3D code data

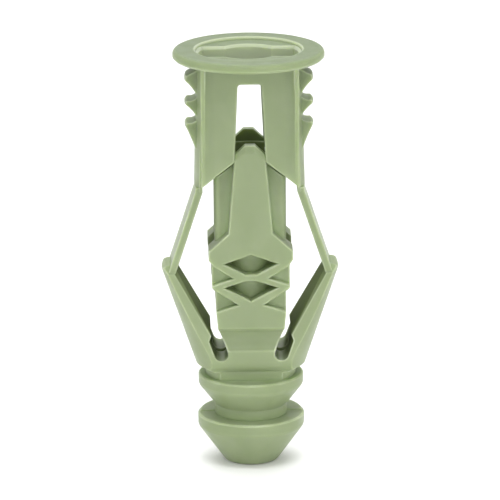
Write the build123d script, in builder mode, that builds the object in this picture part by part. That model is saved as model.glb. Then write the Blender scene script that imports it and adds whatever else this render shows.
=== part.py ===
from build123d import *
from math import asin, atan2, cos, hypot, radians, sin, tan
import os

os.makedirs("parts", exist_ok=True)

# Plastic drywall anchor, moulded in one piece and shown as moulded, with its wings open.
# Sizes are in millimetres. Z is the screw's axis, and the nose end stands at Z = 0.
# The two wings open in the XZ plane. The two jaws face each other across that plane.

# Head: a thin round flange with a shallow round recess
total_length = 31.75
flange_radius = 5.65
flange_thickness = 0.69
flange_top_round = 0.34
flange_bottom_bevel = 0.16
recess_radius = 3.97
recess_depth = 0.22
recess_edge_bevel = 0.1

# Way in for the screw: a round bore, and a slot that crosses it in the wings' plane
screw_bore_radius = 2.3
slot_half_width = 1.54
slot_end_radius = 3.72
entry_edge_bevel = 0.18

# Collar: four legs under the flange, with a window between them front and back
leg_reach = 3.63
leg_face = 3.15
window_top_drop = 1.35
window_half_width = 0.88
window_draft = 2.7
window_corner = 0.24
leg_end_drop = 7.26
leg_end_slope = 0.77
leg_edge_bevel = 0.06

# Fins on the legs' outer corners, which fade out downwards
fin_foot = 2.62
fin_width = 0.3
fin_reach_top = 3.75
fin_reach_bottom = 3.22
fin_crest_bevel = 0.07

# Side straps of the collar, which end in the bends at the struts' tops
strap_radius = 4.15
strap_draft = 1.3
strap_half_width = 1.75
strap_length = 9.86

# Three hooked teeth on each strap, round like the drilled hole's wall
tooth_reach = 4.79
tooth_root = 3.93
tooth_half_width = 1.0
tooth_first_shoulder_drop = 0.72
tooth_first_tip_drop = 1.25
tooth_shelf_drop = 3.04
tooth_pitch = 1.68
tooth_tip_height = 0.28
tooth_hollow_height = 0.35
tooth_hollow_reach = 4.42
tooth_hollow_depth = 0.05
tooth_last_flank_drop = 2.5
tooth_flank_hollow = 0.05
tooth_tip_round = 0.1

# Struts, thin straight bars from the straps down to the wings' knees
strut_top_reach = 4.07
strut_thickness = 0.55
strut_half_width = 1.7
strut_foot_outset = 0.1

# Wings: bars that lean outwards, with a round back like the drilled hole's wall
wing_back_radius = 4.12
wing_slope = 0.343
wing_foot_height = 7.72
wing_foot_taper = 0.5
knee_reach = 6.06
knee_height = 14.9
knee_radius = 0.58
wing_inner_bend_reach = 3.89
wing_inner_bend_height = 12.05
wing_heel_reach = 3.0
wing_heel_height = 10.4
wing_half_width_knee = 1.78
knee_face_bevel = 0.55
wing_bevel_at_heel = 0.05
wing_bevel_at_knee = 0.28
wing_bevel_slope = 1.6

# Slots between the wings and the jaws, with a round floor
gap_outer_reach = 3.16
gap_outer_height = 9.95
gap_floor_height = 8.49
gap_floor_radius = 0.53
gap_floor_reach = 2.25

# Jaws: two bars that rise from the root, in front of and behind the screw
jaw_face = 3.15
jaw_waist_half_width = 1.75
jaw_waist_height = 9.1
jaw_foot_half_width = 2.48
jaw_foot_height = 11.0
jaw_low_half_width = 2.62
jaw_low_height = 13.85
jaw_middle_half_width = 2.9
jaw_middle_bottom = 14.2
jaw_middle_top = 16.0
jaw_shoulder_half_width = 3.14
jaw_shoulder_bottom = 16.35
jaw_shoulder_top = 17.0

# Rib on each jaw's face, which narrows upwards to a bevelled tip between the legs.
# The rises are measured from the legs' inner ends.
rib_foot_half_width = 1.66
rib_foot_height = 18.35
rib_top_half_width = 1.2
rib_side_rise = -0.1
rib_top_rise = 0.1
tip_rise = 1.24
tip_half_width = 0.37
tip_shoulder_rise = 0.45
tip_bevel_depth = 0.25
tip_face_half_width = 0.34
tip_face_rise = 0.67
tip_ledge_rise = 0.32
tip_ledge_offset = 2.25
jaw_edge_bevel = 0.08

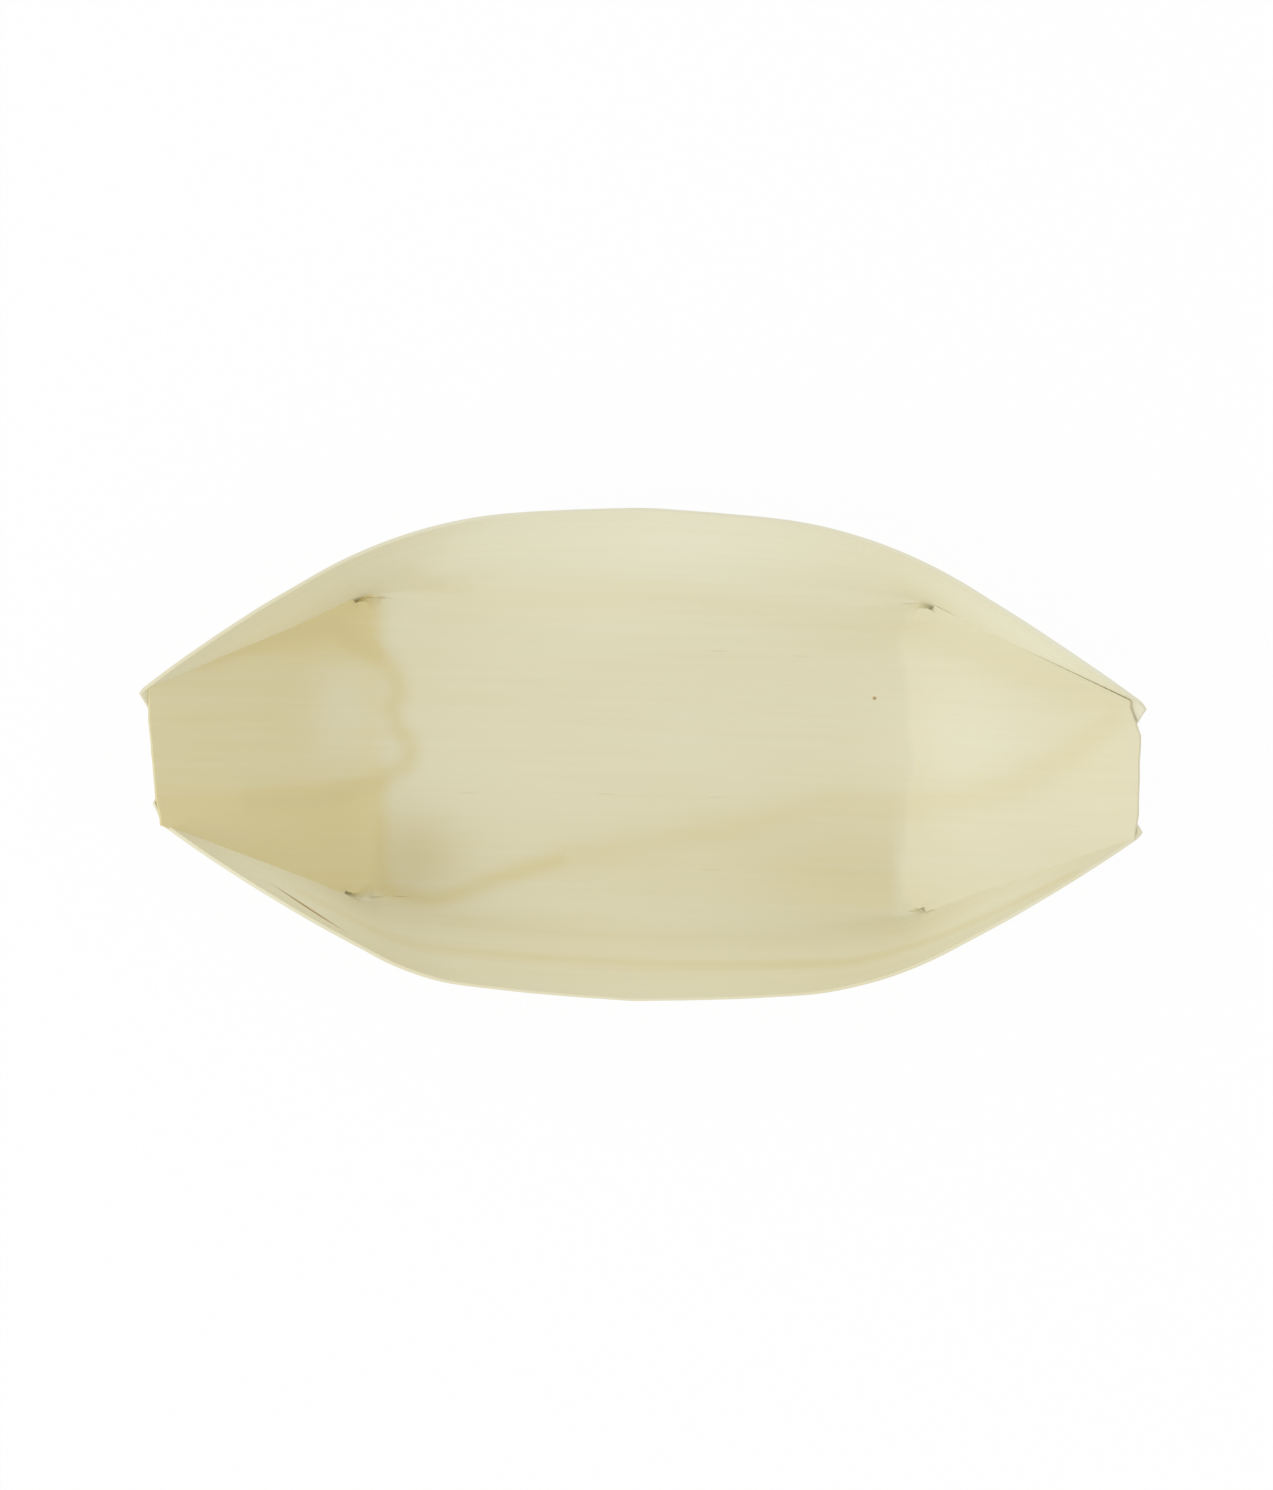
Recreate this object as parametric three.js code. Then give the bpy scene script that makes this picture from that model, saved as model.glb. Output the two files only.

Description of the task:
Copy, please, every line from the start of the entries down to the line that holds "entry_edge_bevel = 0.18", with both of those lines included and no others.

Answer to this problem:
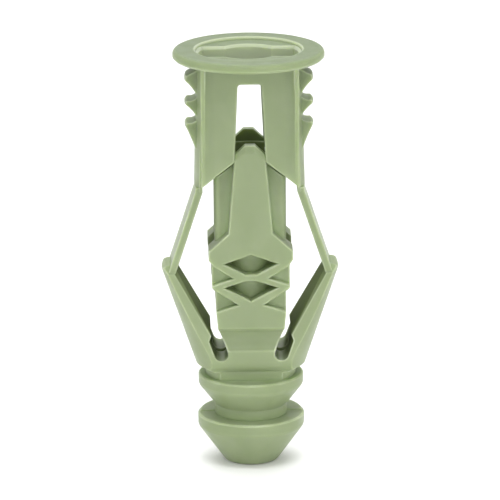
Write the build123d script, in builder mode, that builds the object in this picture part by part. That model is saved as model.glb. Then write the Blender scene script that imports it and adds whatever else this render shows.
=== part.py ===
from build123d import *
from math import asin, atan2, cos, hypot, radians, sin, tan
import os

os.makedirs("parts", exist_ok=True)

# Plastic drywall anchor, moulded in one piece and shown as moulded, with its wings open.
# Sizes are in millimetres. Z is the screw's axis, and the nose end stands at Z = 0.
# The two wings open in the XZ plane. The two jaws face each other across that plane.

# Head: a thin round flange with a shallow round recess
total_length = 31.75
flange_radius = 5.65
flange_thickness = 0.69
flange_top_round = 0.34
flange_bottom_bevel = 0.16
recess_radius = 3.97
recess_depth = 0.22
recess_edge_bevel = 0.1

# Way in for the screw: a round bore, and a slot that crosses it in the wings' plane
screw_bore_radius = 2.3
slot_half_width = 1.54
slot_end_radius = 3.72
entry_edge_bevel = 0.18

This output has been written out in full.